#### EXTRACTED DATA

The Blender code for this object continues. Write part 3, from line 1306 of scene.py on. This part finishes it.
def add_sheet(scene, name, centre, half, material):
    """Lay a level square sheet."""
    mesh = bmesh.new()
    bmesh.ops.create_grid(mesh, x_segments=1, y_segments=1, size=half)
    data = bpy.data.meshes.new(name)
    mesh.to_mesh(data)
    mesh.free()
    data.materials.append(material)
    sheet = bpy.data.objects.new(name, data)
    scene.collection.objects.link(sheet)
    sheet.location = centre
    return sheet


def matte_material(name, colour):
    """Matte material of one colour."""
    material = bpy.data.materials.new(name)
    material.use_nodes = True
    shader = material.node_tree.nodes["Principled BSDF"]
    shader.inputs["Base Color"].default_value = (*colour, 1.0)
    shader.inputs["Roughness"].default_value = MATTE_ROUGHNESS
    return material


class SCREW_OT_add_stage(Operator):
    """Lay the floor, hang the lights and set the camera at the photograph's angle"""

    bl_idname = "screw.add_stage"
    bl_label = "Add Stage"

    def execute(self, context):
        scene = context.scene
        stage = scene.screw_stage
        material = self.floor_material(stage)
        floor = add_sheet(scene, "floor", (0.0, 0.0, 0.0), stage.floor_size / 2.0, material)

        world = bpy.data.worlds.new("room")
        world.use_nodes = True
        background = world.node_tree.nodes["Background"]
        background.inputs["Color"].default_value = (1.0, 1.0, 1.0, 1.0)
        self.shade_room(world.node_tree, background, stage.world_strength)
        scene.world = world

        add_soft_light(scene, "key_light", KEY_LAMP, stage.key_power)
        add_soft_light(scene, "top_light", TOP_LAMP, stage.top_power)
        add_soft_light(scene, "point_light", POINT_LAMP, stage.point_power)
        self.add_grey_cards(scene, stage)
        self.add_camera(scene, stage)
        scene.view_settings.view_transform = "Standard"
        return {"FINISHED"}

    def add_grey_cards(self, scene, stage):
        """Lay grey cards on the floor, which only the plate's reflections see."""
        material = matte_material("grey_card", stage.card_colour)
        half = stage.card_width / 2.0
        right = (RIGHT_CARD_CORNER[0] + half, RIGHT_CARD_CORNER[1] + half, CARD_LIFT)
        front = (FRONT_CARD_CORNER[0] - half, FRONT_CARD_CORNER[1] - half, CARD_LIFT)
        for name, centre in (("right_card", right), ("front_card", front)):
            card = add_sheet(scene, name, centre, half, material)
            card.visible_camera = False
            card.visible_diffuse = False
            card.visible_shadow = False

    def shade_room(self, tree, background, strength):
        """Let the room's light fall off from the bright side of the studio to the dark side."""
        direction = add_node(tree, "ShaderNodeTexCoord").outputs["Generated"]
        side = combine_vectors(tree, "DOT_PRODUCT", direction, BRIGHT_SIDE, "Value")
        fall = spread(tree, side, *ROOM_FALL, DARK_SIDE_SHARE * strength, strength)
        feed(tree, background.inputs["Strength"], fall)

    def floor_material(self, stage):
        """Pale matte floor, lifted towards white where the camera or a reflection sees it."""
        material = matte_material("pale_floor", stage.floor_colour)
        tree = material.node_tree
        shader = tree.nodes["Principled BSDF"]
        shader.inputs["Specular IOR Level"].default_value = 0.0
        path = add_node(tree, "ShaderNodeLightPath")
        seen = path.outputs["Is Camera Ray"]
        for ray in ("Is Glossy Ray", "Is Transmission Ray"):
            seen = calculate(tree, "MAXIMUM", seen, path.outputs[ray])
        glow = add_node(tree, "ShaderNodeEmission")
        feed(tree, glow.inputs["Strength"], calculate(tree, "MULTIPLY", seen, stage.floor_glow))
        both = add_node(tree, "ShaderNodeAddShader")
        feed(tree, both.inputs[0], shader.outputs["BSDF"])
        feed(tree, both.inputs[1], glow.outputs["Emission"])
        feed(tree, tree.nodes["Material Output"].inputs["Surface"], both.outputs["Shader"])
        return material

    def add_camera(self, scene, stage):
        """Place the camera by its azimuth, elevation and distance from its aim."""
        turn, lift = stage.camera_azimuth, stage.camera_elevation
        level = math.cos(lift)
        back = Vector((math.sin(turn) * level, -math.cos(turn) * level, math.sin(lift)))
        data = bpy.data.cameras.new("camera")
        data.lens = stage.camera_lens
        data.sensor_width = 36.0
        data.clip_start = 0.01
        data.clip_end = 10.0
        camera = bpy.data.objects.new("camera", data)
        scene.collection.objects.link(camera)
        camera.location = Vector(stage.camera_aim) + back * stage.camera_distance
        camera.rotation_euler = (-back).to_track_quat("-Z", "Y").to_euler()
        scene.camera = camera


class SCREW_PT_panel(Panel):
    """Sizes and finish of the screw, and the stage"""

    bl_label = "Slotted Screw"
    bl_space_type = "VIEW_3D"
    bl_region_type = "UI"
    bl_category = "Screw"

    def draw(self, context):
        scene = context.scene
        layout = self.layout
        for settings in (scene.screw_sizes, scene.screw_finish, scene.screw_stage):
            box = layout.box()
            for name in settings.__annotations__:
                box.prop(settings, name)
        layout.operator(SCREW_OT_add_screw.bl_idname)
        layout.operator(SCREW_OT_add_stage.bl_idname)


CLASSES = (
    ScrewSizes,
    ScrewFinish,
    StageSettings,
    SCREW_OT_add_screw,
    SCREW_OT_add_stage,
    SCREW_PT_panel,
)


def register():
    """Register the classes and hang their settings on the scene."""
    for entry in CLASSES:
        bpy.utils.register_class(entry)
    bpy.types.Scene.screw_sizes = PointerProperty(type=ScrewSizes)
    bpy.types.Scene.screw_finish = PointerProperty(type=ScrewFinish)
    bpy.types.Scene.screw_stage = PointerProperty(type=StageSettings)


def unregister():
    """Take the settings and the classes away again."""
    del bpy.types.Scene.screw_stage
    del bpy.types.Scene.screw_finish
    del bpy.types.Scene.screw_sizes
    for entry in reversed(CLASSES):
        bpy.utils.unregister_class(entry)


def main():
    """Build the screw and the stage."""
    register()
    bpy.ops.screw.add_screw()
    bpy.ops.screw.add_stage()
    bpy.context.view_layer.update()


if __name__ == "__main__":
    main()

########
#### EXTRACTED DATA

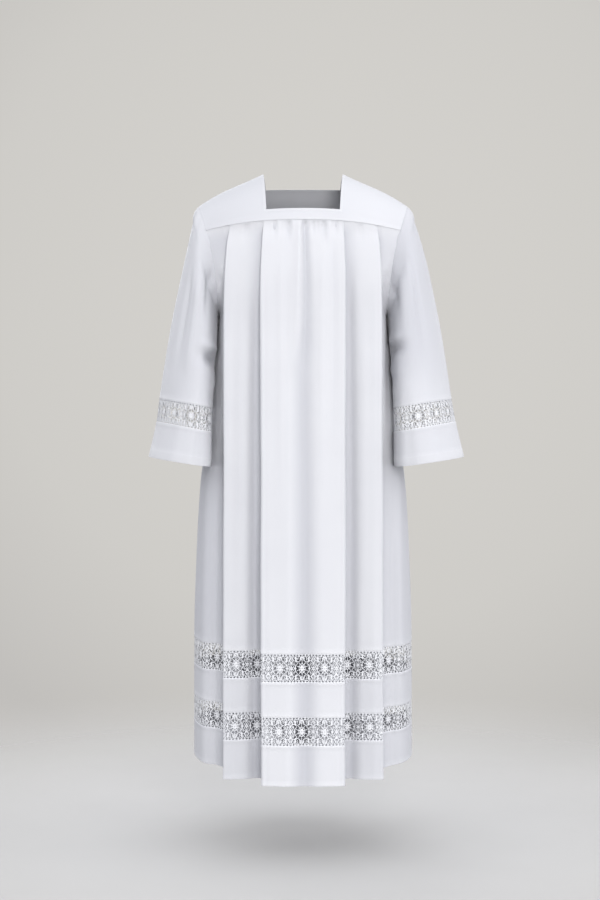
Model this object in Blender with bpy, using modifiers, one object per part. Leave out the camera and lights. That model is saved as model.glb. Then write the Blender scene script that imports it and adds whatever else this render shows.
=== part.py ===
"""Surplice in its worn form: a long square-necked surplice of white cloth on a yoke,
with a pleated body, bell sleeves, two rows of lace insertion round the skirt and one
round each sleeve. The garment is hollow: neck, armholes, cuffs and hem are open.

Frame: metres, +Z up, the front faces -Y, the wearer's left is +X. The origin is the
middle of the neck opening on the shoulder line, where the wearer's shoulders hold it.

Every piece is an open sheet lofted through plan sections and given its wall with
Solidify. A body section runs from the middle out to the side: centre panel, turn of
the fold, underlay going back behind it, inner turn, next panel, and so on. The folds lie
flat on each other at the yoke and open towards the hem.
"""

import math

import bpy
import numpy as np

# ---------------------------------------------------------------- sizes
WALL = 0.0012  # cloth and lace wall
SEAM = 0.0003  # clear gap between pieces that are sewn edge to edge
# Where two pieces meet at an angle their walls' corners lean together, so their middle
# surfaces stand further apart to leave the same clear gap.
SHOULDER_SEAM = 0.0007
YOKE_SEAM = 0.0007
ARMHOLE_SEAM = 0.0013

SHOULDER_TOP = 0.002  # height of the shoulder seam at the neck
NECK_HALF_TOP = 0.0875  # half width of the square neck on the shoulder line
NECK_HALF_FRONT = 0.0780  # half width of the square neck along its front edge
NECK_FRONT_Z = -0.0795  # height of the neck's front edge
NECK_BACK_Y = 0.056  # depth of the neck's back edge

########

▶ _AIM OF THE EXERCISE_
Extract exactly the run of lines beginning at the line with "Model this object" and ending at the line with "ARMHOLE_SEAM = 0.0013", including both ends and nothing beyond them.

▶ _RIGHT ANSWER_
Model this object in Blender with bpy, using modifiers, one object per part. Leave out the camera and lights. That model is saved as model.glb. Then write the Blender scene script that imports it and adds whatever else this render shows.
=== part.py ===
"""Surplice in its worn form: a long square-necked surplice of white cloth on a yoke,
with a pleated body, bell sleeves, two rows of lace insertion round the skirt and one
round each sleeve. The garment is hollow: neck, armholes, cuffs and hem are open.

Frame: metres, +Z up, the front faces -Y, the wearer's left is +X. The origin is the
middle of the neck opening on the shoulder line, where the wearer's shoulders hold it.

Every piece is an open sheet lofted through plan sections and given its wall with
Solidify. A body section runs from the middle out to the side: centre panel, turn of
the fold, underlay going back behind it, inner turn, next panel, and so on. The folds lie
flat on each other at the yoke and open towards the hem.
"""

import math

import bpy
import numpy as np

# ---------------------------------------------------------------- sizes
WALL = 0.0012  # cloth and lace wall
SEAM = 0.0003  # clear gap between pieces that are sewn edge to edge
# Where two pieces meet at an angle their walls' corners lean together, so their middle
# surfaces stand further apart to leave the same clear gap.
SHOULDER_SEAM = 0.0007
YOKE_SEAM = 0.0007
ARMHOLE_SEAM = 0.0013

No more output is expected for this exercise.